Wellington moved into defensive positions, and determined to hold them: ‘Our plan is simple: the Prussians or the night.’ Napoleon in full view of British contingents, calmly reviewed his troops and then attacked. Three major attacks collapsed against the defensive fire from Wellington’s forces. Nevertheless the British position was becoming very precarious when towards the late afternoon the Prussian army, driven on by Blucher to the limit, reached the battlefield and from their marching columns immediately reformed for the attack, taking the French in their right wing and rear. At first Napoleon thought that it must be Grouchy, who had about one-third of the French army with him, but soon realized his error. Blucher’s attack transformed the situation completely. The defensive battle now became an offensive one and the French, fearful of being taken between the British and Prussians, tried to escape en masse.

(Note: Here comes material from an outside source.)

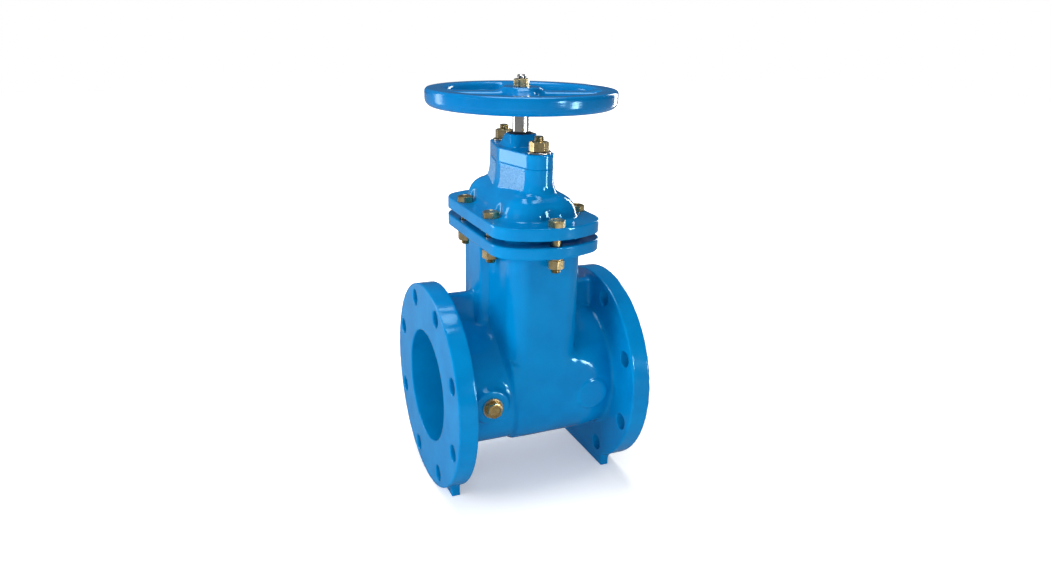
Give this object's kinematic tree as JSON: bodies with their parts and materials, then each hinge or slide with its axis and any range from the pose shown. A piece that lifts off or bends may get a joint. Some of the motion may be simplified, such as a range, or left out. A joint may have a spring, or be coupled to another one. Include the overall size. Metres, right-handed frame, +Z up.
{
  "type": "gate valve",
  "caption": "Flanged non-rising-stem gate valve: a handwheel turns the stem, which lifts a rubber-faced wedge out of the straight pipe bore into the bolted bonnet.",
  "frame": {"origin": "on the floor under the stem axis, midway between the pipe flanges", "axes": "+X along the pipe from inlet to outlet, +Z up the stem; the drain plug faces -Y"},
  "size_m": [0.2666, 0.2794, 0.5472],
  "materials": {
    "casting_paint": "glossy blue powder coating over a cast surface",
    "wheel_paint": "glossy blue powder coating",
    "gasket_rubber": "matte black",
    "zinc_fastener": "yellow zinc plate, semi-gloss",
    "zinc_washer": "yellow zinc plate, semi-gloss",
    "bush_bronze": "machined",
    "seal_rubber": "matte black",
    "wiper_rubber": "satin black",
    "thrust_plastic": "off-white, matte",
    "plug_brass": "machined, slightly worn",
    "plug_washer": "satin",
    "stem_steel": "turned and polished",
    "wedge_iron": "cast",
    "wedge_rubber": "matte black",
    "nut_bronze": "machined",
    "shoe_plastic": "off-white, matte"
  },
  "bodies": {
    "valve": {"body_casting": "casting_paint", "bonnet_casting": "casting_paint", "bonnet_gasket": "gasket_rubber", "bonnet_bolts": "zinc_fastener", "bonnet_nuts": "zinc_fastener", "gland_studs": "zinc_fastener", "gland_nuts": "zinc_fastener", "gland_washers": "zinc_washer", "gland_housing": "casting_paint", "gland_bush": "bush_bronze", "lower_stem_seal": "seal_rubber", "upper_stem_seal": "seal_rubber", "stem_wiper": "wiper_rubber", "gland_seal": "seal_rubber", "lower_thrust_washer": "thrust_plastic", "upper_thrust_washer": "thrust_plastic", "drain_plug": "plug_brass", "drain_plug_washer": "plug_washer"},
    "spindle": {"stem": "stem_steel", "handwheel": "wheel_paint", "handwheel_nut": "zinc_fastener"},
    "wedge": {"wedge_core": "wedge_iron", "wedge_rubber": "wedge_rubber", "stem_nut": "nut_bronze", "guide_shoes": "shoe_plastic"}
  },
  "joints": [
    {"name": "stem_spin", "type": "hinge", "parent": "valve", "child": "spindle", "pos_m": [0, 0, 0.5207], "axis": [0, 0, 1], "range_deg": [0, 7060]},
    {"name": "wedge_lift", "type": "slide", "parent": "valve", "child": "wedge", "axis": [0, 0, 1], "range_m": [0, 0.157]}
  ],
  "couplings": [
    {"joint": "wedge_lift", "follows": "stem_spin", "m_per_rad": 0.0012732}
  ]
}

With Wellington’s forces in a state of near exhaustion the Prussians undertook the pursuit of the enemy. Gneisenau told the troops: ‘We have shown the enemy how to conquer, now we shall demonstrate how to pursue.’ Almost all the French artillery was captured, as well as Napoleon’s carriage.
Near a farm with the name of Belle Alliance, Blucher and Wellington met. Not much was said; both were too moved by the awareness of how close they had been to the abyss of defeat, too grateful that it had been transformed into victory. And victory was complete, for Napoleon had been toppled, his career had ended. The nemesis for power had taken him to St. Helena, there to end his days.